I am well aware that the devotions, the sacramentals, the little, (even from time to time kitschy,) uniquely Catholic practices and items are no all that important in and of themselves - but properly understood, I believe we should think of them as "gateways" to the Sacraments and to an entire right conception of the Faith - to its breadth and its homeyness and corporeality and personalizability, ('zat a word?) to its diversity and mystery and, yes, fun, and perhaps most especially, to our praiseworhty individuality within our praiseworthy interconnectedness.
They are all part of the "Catholic identity" that so many fear our failure to transmit.
Well, some, perhaps most of the 10 year olds knew what they were, one actually owned some, and every single child was fascinated with the very idea. and
wanted to have them.
Some had a vague idea of to whom the
face on my most recent acquisition belonged.

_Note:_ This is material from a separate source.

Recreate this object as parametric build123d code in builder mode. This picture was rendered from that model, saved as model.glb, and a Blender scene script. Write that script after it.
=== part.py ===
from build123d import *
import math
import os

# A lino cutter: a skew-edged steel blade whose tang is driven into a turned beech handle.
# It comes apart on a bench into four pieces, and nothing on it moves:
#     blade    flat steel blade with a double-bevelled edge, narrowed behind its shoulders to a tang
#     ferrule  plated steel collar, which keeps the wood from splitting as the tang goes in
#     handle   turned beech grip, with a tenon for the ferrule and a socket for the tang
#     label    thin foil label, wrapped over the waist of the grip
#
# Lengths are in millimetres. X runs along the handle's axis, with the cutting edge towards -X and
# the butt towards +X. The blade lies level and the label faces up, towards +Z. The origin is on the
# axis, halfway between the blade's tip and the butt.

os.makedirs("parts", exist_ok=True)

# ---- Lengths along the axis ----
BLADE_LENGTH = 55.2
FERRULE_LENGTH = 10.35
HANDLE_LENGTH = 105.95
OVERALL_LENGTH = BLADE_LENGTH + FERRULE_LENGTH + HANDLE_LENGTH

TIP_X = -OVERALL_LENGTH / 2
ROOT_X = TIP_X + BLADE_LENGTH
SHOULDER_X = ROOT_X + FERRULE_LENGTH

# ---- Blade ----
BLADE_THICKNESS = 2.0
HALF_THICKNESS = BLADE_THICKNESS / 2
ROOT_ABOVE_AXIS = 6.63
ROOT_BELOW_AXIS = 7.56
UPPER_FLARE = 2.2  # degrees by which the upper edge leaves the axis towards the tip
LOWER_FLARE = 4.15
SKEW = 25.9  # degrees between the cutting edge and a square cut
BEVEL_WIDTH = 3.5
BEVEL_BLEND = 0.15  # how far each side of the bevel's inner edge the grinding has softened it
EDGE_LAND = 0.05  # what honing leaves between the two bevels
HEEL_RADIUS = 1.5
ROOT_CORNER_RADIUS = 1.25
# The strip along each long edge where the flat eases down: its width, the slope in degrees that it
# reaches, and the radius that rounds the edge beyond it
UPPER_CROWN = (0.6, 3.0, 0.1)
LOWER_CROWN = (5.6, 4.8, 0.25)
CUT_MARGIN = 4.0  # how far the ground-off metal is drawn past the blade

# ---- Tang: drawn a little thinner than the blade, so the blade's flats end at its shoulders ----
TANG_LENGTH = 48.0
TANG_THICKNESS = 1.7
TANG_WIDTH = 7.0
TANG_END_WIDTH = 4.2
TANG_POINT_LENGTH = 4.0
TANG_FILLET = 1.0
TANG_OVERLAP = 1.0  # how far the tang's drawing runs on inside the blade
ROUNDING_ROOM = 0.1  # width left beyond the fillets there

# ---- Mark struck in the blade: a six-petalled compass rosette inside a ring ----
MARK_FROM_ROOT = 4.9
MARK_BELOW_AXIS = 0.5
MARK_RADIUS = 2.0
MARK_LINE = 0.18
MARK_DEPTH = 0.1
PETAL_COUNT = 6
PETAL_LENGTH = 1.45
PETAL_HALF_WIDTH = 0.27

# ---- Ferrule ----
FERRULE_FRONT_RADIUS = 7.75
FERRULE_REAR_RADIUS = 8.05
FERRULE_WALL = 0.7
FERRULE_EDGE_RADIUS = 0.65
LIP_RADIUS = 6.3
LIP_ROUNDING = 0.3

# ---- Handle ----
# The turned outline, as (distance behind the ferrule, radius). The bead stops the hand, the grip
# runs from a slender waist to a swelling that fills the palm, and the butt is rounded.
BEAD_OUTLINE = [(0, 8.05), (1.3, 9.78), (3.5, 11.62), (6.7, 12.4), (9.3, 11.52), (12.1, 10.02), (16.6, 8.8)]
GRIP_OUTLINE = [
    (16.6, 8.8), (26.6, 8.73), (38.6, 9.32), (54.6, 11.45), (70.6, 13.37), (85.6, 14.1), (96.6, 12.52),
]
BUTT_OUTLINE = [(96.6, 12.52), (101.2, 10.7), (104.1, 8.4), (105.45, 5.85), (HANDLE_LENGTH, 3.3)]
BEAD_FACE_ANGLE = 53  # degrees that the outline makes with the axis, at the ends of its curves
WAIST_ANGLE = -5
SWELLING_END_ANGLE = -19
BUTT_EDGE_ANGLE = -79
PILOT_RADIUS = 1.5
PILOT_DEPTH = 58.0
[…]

So we made our own Holy Cards. I gave them a number of psalm verse and prayers as suggestions, and they chose one, unanimously.
O Lord God of hosts!
let Your face shine on us, that we may be saved!
(Oh, and this really threw me for a loop - if we had time and supplies for a second card, (after they each made one from themselves and we made 2 dozen for "the kids in juvie," as they like to say,)?
I love that "glory" prayer at the beginning of Mass, can we do that?.... and they all agreed.
Ohm and I believe I may have discovered the secret to engaging them -
lamination.
(
Dollar Tree, a true dollar store? five sets of the sheets, enough for ten or even 15 cards depending on size and shape. Bookmarks, maybe.)
Yes, laminating is an adventure.
I'm going to use that knowledge next year for enchanting the learning of a chant, and perhaps for memorizing the Works of Mercy, or an Act of Contrition, or the Latin and Greek names of the parts of the Ordinary.
One last thing, I loved this from the memorial card from an uncle who died when I was a young, from St Ephrem (a patron saint of mine.)
I call for the prayers of all those who have known me, of all those who have loved me.
(Isn't that better than, "do not weep for me, I'm in a better place and I'll see you at the other end of the rainbow? I know which one I would rather people read as they cart me off to the boneyard.)